# INFORMATION SUPPLIED start
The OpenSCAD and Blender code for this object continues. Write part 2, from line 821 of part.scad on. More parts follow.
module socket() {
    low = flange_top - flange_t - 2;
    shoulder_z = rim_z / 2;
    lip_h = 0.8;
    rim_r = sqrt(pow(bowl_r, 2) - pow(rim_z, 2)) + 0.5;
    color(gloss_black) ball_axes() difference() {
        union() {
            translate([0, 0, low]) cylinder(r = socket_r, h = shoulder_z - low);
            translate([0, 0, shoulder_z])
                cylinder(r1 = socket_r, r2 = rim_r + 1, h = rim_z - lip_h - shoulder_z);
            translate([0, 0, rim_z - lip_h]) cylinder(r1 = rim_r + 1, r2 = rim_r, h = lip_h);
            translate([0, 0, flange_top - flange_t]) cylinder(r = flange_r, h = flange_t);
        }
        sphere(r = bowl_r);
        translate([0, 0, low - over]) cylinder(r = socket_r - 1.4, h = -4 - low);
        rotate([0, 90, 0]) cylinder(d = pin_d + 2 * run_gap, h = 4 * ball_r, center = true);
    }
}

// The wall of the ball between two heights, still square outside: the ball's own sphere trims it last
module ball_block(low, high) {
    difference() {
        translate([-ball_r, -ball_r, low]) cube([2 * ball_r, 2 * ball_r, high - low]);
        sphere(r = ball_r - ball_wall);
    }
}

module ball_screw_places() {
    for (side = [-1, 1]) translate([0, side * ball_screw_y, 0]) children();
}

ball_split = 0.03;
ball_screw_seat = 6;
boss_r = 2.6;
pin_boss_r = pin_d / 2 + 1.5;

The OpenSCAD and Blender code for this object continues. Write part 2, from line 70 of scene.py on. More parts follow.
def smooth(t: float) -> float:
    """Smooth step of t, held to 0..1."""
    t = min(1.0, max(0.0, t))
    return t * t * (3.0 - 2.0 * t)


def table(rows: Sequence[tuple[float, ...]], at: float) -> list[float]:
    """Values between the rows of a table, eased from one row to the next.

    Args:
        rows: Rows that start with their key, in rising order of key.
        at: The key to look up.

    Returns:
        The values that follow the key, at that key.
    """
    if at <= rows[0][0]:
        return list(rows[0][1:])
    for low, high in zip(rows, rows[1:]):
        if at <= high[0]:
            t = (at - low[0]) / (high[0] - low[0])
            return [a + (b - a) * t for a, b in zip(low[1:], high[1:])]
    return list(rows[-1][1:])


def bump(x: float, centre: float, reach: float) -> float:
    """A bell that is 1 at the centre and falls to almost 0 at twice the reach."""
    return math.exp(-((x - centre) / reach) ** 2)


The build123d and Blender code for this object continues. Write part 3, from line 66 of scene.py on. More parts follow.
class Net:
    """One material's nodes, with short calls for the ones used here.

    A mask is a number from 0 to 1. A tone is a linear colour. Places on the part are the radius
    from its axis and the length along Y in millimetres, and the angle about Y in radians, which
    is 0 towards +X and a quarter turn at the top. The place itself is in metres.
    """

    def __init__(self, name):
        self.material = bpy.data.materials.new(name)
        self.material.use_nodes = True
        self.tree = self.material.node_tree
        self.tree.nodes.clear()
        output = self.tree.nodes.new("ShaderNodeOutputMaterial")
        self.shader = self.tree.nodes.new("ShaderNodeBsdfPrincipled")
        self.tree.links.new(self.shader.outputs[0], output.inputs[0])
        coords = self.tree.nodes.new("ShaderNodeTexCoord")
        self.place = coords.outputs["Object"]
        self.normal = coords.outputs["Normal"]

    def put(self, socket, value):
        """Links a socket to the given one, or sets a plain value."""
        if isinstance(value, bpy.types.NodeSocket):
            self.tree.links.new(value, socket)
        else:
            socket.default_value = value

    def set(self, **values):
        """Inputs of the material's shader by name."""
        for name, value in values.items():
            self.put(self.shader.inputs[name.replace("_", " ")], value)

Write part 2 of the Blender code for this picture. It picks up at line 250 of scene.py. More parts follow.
# INFORMATION SUPPLIED end
● **TASK INSTRUCTIONS**: All of the material above needs to be retyped word for word.

● **THE SOLUTION**:
The OpenSCAD and Blender code for this object continues. Write part 2, from line 821 of part.scad on. More parts follow.
module socket() {
    low = flange_top - flange_t - 2;
    shoulder_z = rim_z / 2;
    lip_h = 0.8;
    rim_r = sqrt(pow(bowl_r, 2) - pow(rim_z, 2)) + 0.5;
    color(gloss_black) ball_axes() difference() {
        union() {
            translate([0, 0, low]) cylinder(r = socket_r, h = shoulder_z - low);
            translate([0, 0, shoulder_z])
                cylinder(r1 = socket_r, r2 = rim_r + 1, h = rim_z - lip_h - shoulder_z);
            translate([0, 0, rim_z - lip_h]) cylinder(r1 = rim_r + 1, r2 = rim_r, h = lip_h);
            translate([0, 0, flange_top - flange_t]) cylinder(r = flange_r, h = flange_t);
        }
        sphere(r = bowl_r);
        translate([0, 0, low - over]) cylinder(r = socket_r - 1.4, h = -4 - low);
        rotate([0, 90, 0]) cylinder(d = pin_d + 2 * run_gap, h = 4 * ball_r, center = true);
    }
}

// The wall of the ball between two heights, still square outside: the ball's own sphere trims it last
module ball_block(low, high) {
    difference() {
        translate([-ball_r, -ball_r, low]) cube([2 * ball_r, 2 * ball_r, high - low]);
        sphere(r = ball_r - ball_wall);
    }
}

module ball_screw_places() {
    for (side = [-1, 1]) translate([0, side * ball_screw_y, 0]) children();
}

ball_split = 0.03;
ball_screw_seat = 6;
boss_r = 2.6;
pin_boss_r = pin_d / 2 + 1.5;

The OpenSCAD and Blender code for this object continues. Write part 2, from line 70 of scene.py on. More parts follow.
def smooth(t: float) -> float:
    """Smooth step of t, held to 0..1."""
    t = min(1.0, max(0.0, t))
    return t * t * (3.0 - 2.0 * t)


def table(rows: Sequence[tuple[float, ...]], at: float) -> list[float]:
    """Values between the rows of a table, eased from one row to the next.

    Args:
        rows: Rows that start with their key, in rising order of key.
        at: The key to look up.

    Returns:
        The values that follow the key, at that key.
    """
    if at <= rows[0][0]:
        return list(rows[0][1:])
    for low, high in zip(rows, rows[1:]):
        if at <= high[0]:
            t = (at - low[0]) / (high[0] - low[0])
            return [a + (b - a) * t for a, b in zip(low[1:], high[1:])]
    return list(rows[-1][1:])


def bump(x: float, centre: float, reach: float) -> float:
    """A bell that is 1 at the centre and falls to almost 0 at twice the reach."""
    return math.exp(-((x - centre) / reach) ** 2)


The build123d and Blender code for this object continues. Write part 3, from line 66 of scene.py on. More parts follow.
class Net:
    """One material's nodes, with short calls for the ones used here.

    A mask is a number from 0 to 1. A tone is a linear colour. Places on the part are the radius
    from its axis and the length along Y in millimetres, and the angle about Y in radians, which
    is 0 towards +X and a quarter turn at the top. The place itself is in metres.
    """

    def __init__(self, name):
        self.material = bpy.data.materials.new(name)
        self.material.use_nodes = True
        self.tree = self.material.node_tree
        self.tree.nodes.clear()
        output = self.tree.nodes.new("ShaderNodeOutputMaterial")
        self.shader = self.tree.nodes.new("ShaderNodeBsdfPrincipled")
        self.tree.links.new(self.shader.outputs[0], output.inputs[0])
        coords = self.tree.nodes.new("ShaderNodeTexCoord")
        self.place = coords.outputs["Object"]
        self.normal = coords.outputs["Normal"]

    def put(self, socket, value):
        """Links a socket to the given one, or sets a plain value."""
        if isinstance(value, bpy.types.NodeSocket):
            self.tree.links.new(value, socket)
        else:
            socket.default_value = value

    def set(self, **values):
        """Inputs of the material's shader by name."""
        for name, value in values.items():
            self.put(self.shader.inputs[name.replace("_", " ")], value)

Write part 2 of the Blender code for this picture. It picks up at line 250 of scene.py. More parts follow.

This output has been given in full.